<<<<

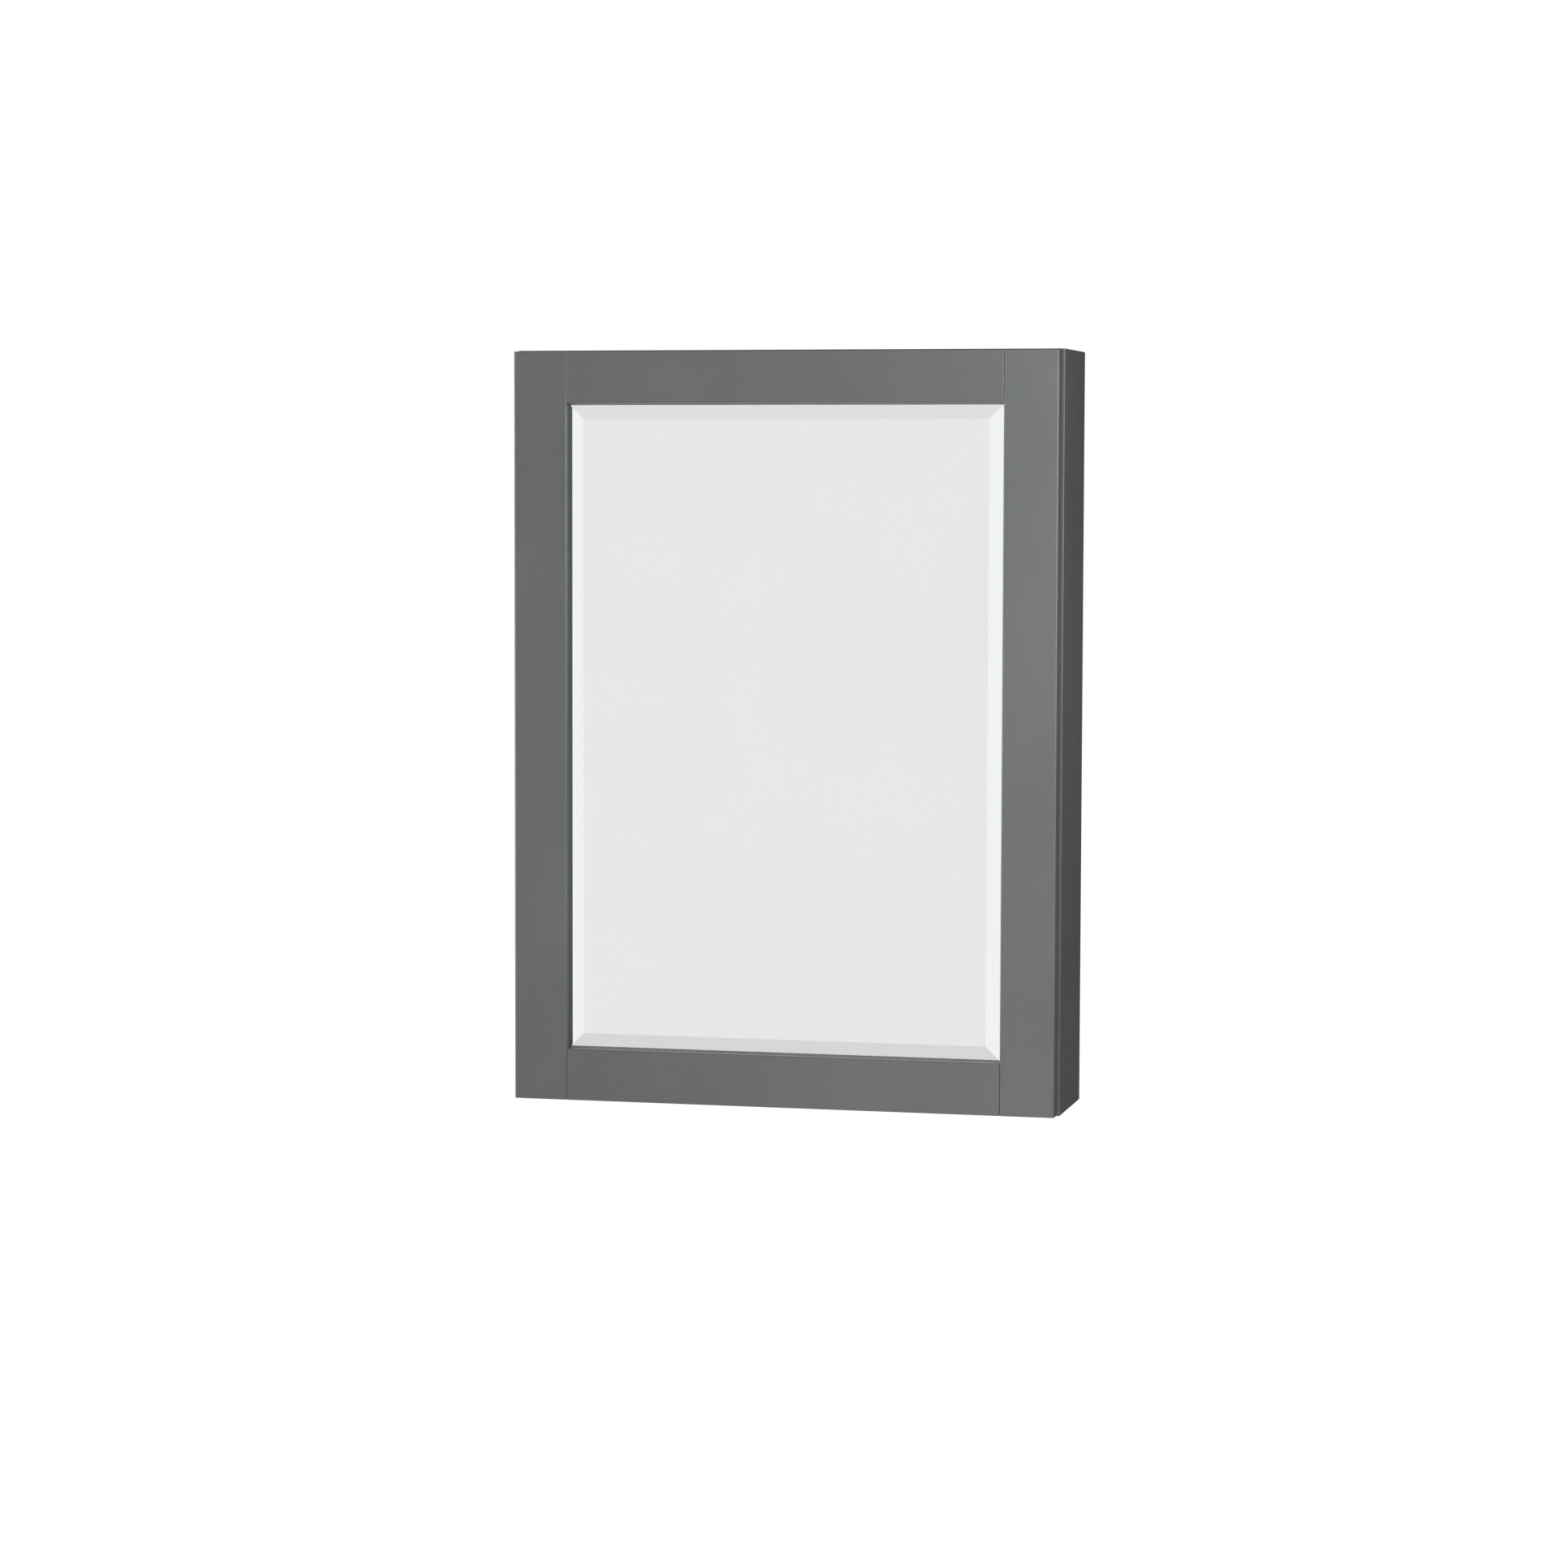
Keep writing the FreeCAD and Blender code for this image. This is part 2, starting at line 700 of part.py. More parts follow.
def bent_strip(points, bend_radius, thickness, low, high):
    """A strip of sheet on edge that follows points in the XY plane, with its bends rounded."""
    edges = []
    start = points[0]
    for before, corner, after in zip(points, points[1:], points[2:]):
        into = (corner - before).normalize()
        out = (after - corner).normalize()
        turn = into.getAngle(out)
        trim = bend_radius * tan(turn / 2)
        arc_start = corner - into * trim
        arc_end = corner + out * trim
        middle_way = (out - into).normalize()
        arc_middle = corner + middle_way * (hypot(bend_radius, trim) - bend_radius)
        edges.append(Part.LineSegment(start, arc_start).toShape())
        edges.append(Part.Arc(arc_start, arc_middle, arc_end).toShape())
        start = arc_end
    edges.append(Part.LineSegment(start, points[-1]).toShape())
    path = Part.Wire(edges)
    first = (points[1] - points[0]).normalize()
    across = vec(-first.y, first.x, 0) * (thickness / 2)
    corners = [points[0] + across, points[0] - across]
    places = [(corners[0], low), (corners[1], low), (corners[1], high), (corners[0], high), (corners[0], low)]
    section = Part.makePolygon([vec(corner.x, corner.y, z) for corner, z in places])
    return path.makePipeShell([section], True, False)


def hinge_arm(z):
    """The arm: an eye on the pin, a neck that curls out of the cup, and a channel over the plate."""
    web_outer = plate_face + arm_web_height
    web_inner = web_outer - arm_sheet
    channel_front = case_front + arm_front_inset
    channel_rear = front_row + arm_tail
    neck_x = axis_x + neck_reach
    web_middle = web_outer - neck_thickness / 2
    slope = tan(radians(neck_slope))
    points = [
        vec(axis_x, axis_y, 0),
        vec(neck_x, axis_y - neck_reach * slope, 0),
        vec(neck_x, channel_front, 0),
        vec(web_middle, channel_front + 2 * neck_bend_radius, 0),
        vec(web_middle, channel_front + 4 * neck_bend_radius, 0),
    ]
    low = z - neck_width / 2
    high = z + neck_width / 2
    neck = bent_strip(points, neck_bend_radius, neck_thickness, low, high)
    eye = rod(vec(axis_x, axis_y, low), vec(0, 0, 1), eye_radius, neck_width)
    web_start = channel_front + 2 * neck_bend_radius
    half = arm_width / 2
    web = block(web_inner, web_outer, web_start, channel_rear, z - half, z + half)
    flanges = [block(plate_face + arm_flange_foot, web_outer, web_start, channel_rear, a, a + arm_sheet)
               for a in (z - half, z + half - arm_sheet)]
    channel = web.fuse(flanges).removeSplitter()
    folds = edges_where(channel, lambda p: near(p.x, web_outer) and near(abs(p.z - z), half))
    channel = channel.makeFillet(arm_sheet * 0.9, folds)
    foot = edges_where(channel, lambda p: near(p.x, plate_face + arm_flange_foot) and
                       near(abs(p.z - z), half - arm_sheet / 2))
    channel = channel.makeFillet(arm_round, foot)
    arm = channel.fuse([neck, eye]).removeSplitter()
    clamp_y = front_row + clamp_screw_offset
    slot_radius = clamp_screw_radius + clamp_screw_clearance
    slot = [rod(vec(web_inner - 1, clamp_y + shift, z), vec(1, 0, 0), slot_radius, arm_sheet + 3)
            for shift in (-1.5, 0, 1.5)]
    adjust = rod(vec(web_inner - 1, front_row + adjusting_screw_offset, z), vec(1, 0, 0),
                 adjusting_screw_radius + thread_clearance, arm_sheet + 3)
    pin_hole = rod(vec(axis_x, axis_y, low - 1), vec(0, 0, 1), hinge_pin_radius + hinge_pin_clearance,
                   neck_width + 2)
    return cut_all(arm, slot + [adjust, pin_hole])


def clamp_screws():
    """The screw of each hinge that clamps the arm to the spine."""
    seat_x = plate_face + arm_web_height
    length = arm_web_height - plate_base
    seats = [vec(seat_x, front_row + clamp_screw_offset, z) for z in hinge_heights.values()]
    return group([screw(seat, vec(1, 0, 0), clamp_screw_radius, length, machine_head_radius,
                        machine_head_height) for seat in seats])


def adjusting_screws():
    """Headless screws through the arm whose tips stand on the spine."""
    screws = []
    tip = plate_face + plate_spine_height
    top = plate_face + arm_web_height + machine_head_height / 2
    for z in hinge_heights.values():
        y = front_row + adjusting_screw_offset
        body = rod(vec(tip, y, z), vec(1, 0, 0), adjusting_screw_radius, top - tip)
        recess = cross_recess(vec(top, y, z), vec(1, 0, 0))
        screws.append(body.cut(recess))
    return group(screws)


# ---- nodes ----
def build():
    nodes = {
        "side_panel_left": side_panel(-1),
        "side_panel_right": side_panel(1),
        "top_panel": end_panel(1),
        "bottom_panel": end_panel(-1),
        "back_panel": back_panel(),
        "hanging_rail_upper": hanging_rail(1),
        "hanging_rail_lower": hanging_rail(-1),
        "case_dowels": case_dowels(),
        "rail_dowels": rail_dowels(),
        "hinge_plate_screws": plate_screws(),
        "hinge_clamp_screws": clamp_screws(),
        "hinge_adjusting_screws": adjusting_screws(),
        "door_stile_hinge_side": stile(-1),
        "door_stile_opening_side": stile(1),
        "door_rail_top": rail(1),
        "door_rail_bottom": rail(-1),
        "mirror": mirror(),
        "mirror_beads": mirror_beads(),
        "mirror_backing_board": backing_board(),
        "backing_board_screws": backing_board_screws(),
        "door_bumpers": door_bumpers(),
        "hinge_cup_screws": cup_screws(),
        "hinge_pins": hinge_pins(),
        "hinge_closing_springs": closing_springs(),
    }
    for place, height in shelf_heights.items():
        nodes[f"glass_shelf_{place}"] = shelf(height)
        nodes[f"shelf_supports_{place}"] = shelf_supports(height)
        nodes[f"shelf_pads_{place}"] = shelf_pads(height)
    for place, height in hinge_heights.items():
        nodes[f"hinge_plate_{place}"] = hinge_plate(height)
        nodes[f"hinge_arm_{place}"] = hinge_arm(height)
        nodes[f"hinge_cup_{place}"] = hinge_cup(height)
    return nodes


os.makedirs("parts", exist_ok=True)
for name, shape in build().items():
    shape.exportStep(f"parts/{name}.step")
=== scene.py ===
from math import cos, radians, sin

import bpy
from mathutils import Matrix, Vector


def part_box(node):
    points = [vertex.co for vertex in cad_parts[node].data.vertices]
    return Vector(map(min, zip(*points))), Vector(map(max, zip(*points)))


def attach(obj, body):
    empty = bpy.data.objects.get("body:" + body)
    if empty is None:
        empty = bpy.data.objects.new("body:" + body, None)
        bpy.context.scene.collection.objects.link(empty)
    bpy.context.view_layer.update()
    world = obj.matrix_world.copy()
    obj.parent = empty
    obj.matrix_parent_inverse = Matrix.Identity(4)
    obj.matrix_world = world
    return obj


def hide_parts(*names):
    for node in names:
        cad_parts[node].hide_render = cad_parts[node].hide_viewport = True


# Looks for the hanging wall cabinet. Every CAD node stays as the frame has it and gets a material.
# Only the mirror is replaced, by a plate whose bevel lines are crisp.
# Lengths are in metres and colours are linear. The scale of a noise is in cells per metre.

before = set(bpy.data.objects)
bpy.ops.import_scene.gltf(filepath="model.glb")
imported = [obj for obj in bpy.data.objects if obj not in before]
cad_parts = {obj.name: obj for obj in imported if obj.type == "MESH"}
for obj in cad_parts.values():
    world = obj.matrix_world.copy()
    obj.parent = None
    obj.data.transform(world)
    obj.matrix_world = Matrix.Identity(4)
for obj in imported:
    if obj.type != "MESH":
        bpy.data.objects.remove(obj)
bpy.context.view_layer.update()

# ---- camera: angles in degrees, lens and sensor in millimetres ----
camera_place = (1.0638, -4.6197, 0.2711)
camera_yaw = 13.365
camera_pitch = 4.091
camera_roll = 0.16
camera_lens = 97.1
camera_sensor = 36.0
camera_reach = 200.0

# ---- studio: the mirror shows the camera what lies mirrored_azimuth degrees off straight ahead ----
floor_height = -3.2
floor_size = 12.0
floor_glow = 0.6
background_strength = 1.05
mirrored_azimuth = 13.4

# ---- places: points closer together than same_place count as one ----
x_axis, y_axis, z_axis = range(3)
same_place = 0.00001
bare_face_depth = 0.0003

# ---- lacquer ----
paint_gloss = 0.4
paint_roughness = (0.36, 0.44)
paint_grain_tone = (0.965, 1.035)
dry_spray_gloss = 0.04
dry_spray_roughness = 0.85
door_grain_depth = 0.000012
panel_grain_depth = 0.000008
peel_depth = 0.000010
dust_depth = 0.000003

# ---- other surfaces ----
pine_rings = 14.0
beech_rings = 9.0
pine_roughness = 0.62
beech_roughness = 0.6
pore_depth = 0.00008
fibreboard_fibres = 600.0
fibreboard_roughness = 0.7
hardboard_fibres = 520.0
hardboard_flecks = 182.0
hardboard_roughness = 0.42
fibre_depth = 0.00006
plate_roughness = 0.33
wire_roughness = 0.2
rolling_roughness = (-0.05, 0.06)
rolling_depth = 0.000012
bevel_roughness = (0.004, 0.012)
glass_ior = 1.52
glass_edge_roughness = 0.12
glass_smudge_roughness = (0.0, 0.03)
vinyl_ior = 1.48
vinyl_clearness = 0.7
vinyl_roughness = (0.22, 0.34)
vinyl_skin_depth = 0.00002

# ---- spans: most of a noise's values lie within usual_noise ----
whole = (0.0, 1.0)
usual_noise = (0.3, 0.7)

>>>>

• [TASK BRIEF]
Extract all lines from the data in which "imported" is found.

• [FINISHED TASK]
imported = [obj for obj in bpy.data.objects if obj not in before]
cad_parts = {obj.name: obj for obj in imported if obj.type == "MESH"}
for obj in imported:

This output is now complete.